Task prompt:
Give back, exactly as it appears, the run of lines opening with the one containing "lead_length = hank_line.wires()[0].length" and closing with the one containing "if empty is". Nothing outside that run should appear.
begin
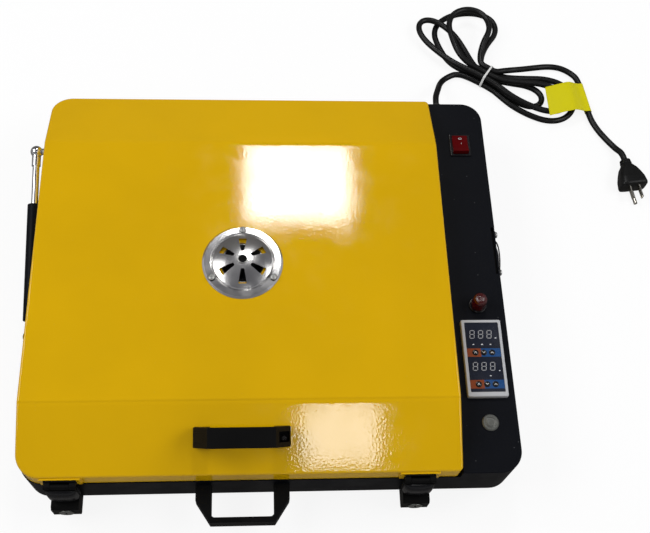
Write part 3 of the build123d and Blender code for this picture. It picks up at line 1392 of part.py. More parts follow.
# Moulded plug with two flat blades and a round ground pin
plug_plane = Plane(origin=plug_start, x_dir=Vector(-plug_way.Y, plug_way.X, 0), z_dir=(0, 0, 1))
plug_front = Plane(origin=plug_start + plug_way * plug_length, x_dir=plug_plane.x_dir, z_dir=plug_way)
with BuildPart() as plug_body:
    with BuildSketch(plug_plane.offset(-plug_depth / 2)):
        with BuildLine():
            sign = 1 if plug_plane.y_dir.dot(plug_way) > 0 else -1
            neck, wide, length = plug_neck / 2, plug_width / 2, plug_length * sign
            Polyline((-neck, 0), (neck, 0), (neck + 1, length * 0.2), (wide, length * 0.55), (wide, length),
                     (-wide, length), (-wide, length * 0.55), (-neck - 1, length * 0.2), close=True)
        make_face()
    extrude(amount=plug_depth)
    fillet(plug_body.edges().filter_by(lambda edge: abs(edge.tangent_at(0).Z) > 0.9
                                       and (edge.center() - plug_start).dot(plug_way) > plug_length * 0.1), 4)
    fillet(plug_body.edges().group_by(Axis.Z)[-1] + plug_body.edges().group_by(Axis.Z)[0], 3)
with BuildPart() as plug_pins:
    with BuildSketch(plug_front):
        with Locations((-blade_pitch / 2, 2), (blade_pitch / 2, 2)):
            Rectangle(blade_size[0], blade_size[2])
    extrude(amount=blade_size[1])
    with BuildSketch(plug_front):
        with Locations((0, -9.0)):
            Circle(ground_pin_radius)
    extrude(amount=ground_pin_length)

pieces = {
    "base_shell": base_shell, "rubber_feet": rubber_feet, "bay_partition": bay_partition,
    "control_cover": control_cover, "chamber_liner": chamber_liner, "base_insulation": base_insulation,
    "heater_tubes": heater_tubes, "tube_rests": tube_rests, "film_rack": film_rack,
    "temperature_probe": temperature_probe, "chamber_seal": chamber_seal, "lid_shell": lid_shell,
    "lid_liner": lid_liner, "lid_insulation": lid_insulation, "hinge_base_leaves": hinge_base_leaves,
    "hinge_lid_leaves": hinge_lid_leaves, "vent_collar": vent_collar, "strut_base_stud": strut_base_stud,
    "strut_lid_stud": strut_lid_stud, "strut_tube": strut_tube, "strut_rod": strut_rod,
    "front_handle": front_handle, "front_handle_caps": front_handle_caps, "lid_handle": lid_handle,
    "lid_handle_cap": lid_handle_cap, "lock_bodies": lock_bodies, "left_lock_cylinder": left_lock_cylinder,
    "right_lock_cylinder": right_lock_cylinder, "hasp_mounts": hasp_mounts, "left_hasp": left_hasp,
    "right_hasp": right_hasp, "vent_cover": vent_cover, "vent_shutter": vent_shutter,
    "rocker_housing": rocker_housing, "rocker_key": rocker_key, "lamp_body": lamp_body, "lamp_lens": lamp_lens,
    "controller_body": controller_body, "controller_face": controller_face, **controller_keys,
    "push_button_body": push_button_body, "push_button_cap": push_button_cap, "fan_frame": fan_frame,
    "fan_rotor": fan_rotor, "fan_guard": fan_guard, "heater_relay": heater_relay, "base_screws": base_screws,
    "lid_screws": lid_screws, "cord_gland": cord_gland, "power_cord": power_cord, "cord_hank": cord_hank,
    "cord_tie": cord_tie, "cord_tag": cord_tag, "plug_body": plug_body, "plug_pins": plug_pins,
}
os.makedirs("parts", exist_ok=True)
for label, piece in pieces.items():
    piece.part.label = label
    export_step(piece.part, f"parts/{label}.step")
lead_length = hank_line.wires()[0].length + power_cord.part.volume / (math.pi * cord_radius ** 2)
print("Lead from gland to plug", round(lead_length), "mm,", len(pieces), "pieces")
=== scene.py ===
import math

import bmesh
import bpy
import numpy as np
from bpy.props import FloatProperty, FloatVectorProperty, IntProperty, PointerProperty
from mathutils import Matrix, Vector


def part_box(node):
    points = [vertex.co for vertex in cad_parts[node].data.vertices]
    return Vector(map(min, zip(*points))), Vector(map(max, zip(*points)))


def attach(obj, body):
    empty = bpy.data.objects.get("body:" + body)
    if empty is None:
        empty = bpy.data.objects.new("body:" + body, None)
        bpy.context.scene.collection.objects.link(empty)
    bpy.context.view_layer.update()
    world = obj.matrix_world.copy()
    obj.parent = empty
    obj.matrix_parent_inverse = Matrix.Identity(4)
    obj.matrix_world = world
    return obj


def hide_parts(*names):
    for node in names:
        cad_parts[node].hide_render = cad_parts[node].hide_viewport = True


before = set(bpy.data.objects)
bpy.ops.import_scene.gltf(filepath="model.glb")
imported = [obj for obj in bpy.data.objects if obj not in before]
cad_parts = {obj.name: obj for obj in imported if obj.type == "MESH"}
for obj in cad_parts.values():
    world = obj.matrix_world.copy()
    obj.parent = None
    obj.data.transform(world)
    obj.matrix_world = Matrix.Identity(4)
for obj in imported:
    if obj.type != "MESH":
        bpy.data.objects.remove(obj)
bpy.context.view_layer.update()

bl_info = {
    "name": "Film Curing Oven",
    "version": (1, 0, 0),
    "blender": (4, 5, 0),
    "location": "View3D > Sidebar > Curing Oven",
    "description": "Finishes and fine pieces for a tabletop oven that cures printed transfer film",
    "category": "Object",
}


def middle_of(name):
    """The middle of a piece's box, in metres."""
    return tuple((low + high) / 2 for low, high in zip(*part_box(name)))


# Places on the oven, in metres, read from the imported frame
CASE_LOW, CASE_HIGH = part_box("base_shell")
LID_LOW, LID_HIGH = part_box("lid_shell")
FACE_LOW, FACE_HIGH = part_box("controller_face")
CASE_X, CASE_Y, _ = middle_of("base_shell")
LID_X = middle_of("lid_shell")[0]
VENT = Vector((*middle_of("vent_cover")[:2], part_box("vent_cover")[0].z))

# Measures that several pieces share: the lid's two falls, a screw's head, half the distance between a handle's two
# screws and how far out they sit, the fan's screws from its middle and the vent's from its own
MM = 0.001
UP = np.array([0, 0, 1.0])
LID_DROP, LID_FRONT_RUN, LID_REAR_RUN = 25 * MM, 74 * MM, 80 * MM
HEAD_RADIUS, HEAD_HEIGHT = 3.6 * MM, 2.3 * MM
HANDLE_SCREW, HANDLE_SEAT = 43.3 * MM, 8.05 * MM
FAN_SCREW, VENT_SCREW = 25 * MM, 39.5 * MM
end
Result:
lead_length = hank_line.wires()[0].length + power_cord.part.volume / (math.pi * cord_radius ** 2)
print("Lead from gland to plug", round(lead_length), "mm,", len(pieces), "pieces")
=== scene.py ===
import math

import bmesh
import bpy
import numpy as np
from bpy.props import FloatProperty, FloatVectorProperty, IntProperty, PointerProperty
from mathutils import Matrix, Vector


def part_box(node):
    points = [vertex.co for vertex in cad_parts[node].data.vertices]
    return Vector(map(min, zip(*points))), Vector(map(max, zip(*points)))


def attach(obj, body):
    empty = bpy.data.objects.get("body:" + body)
    if empty is None:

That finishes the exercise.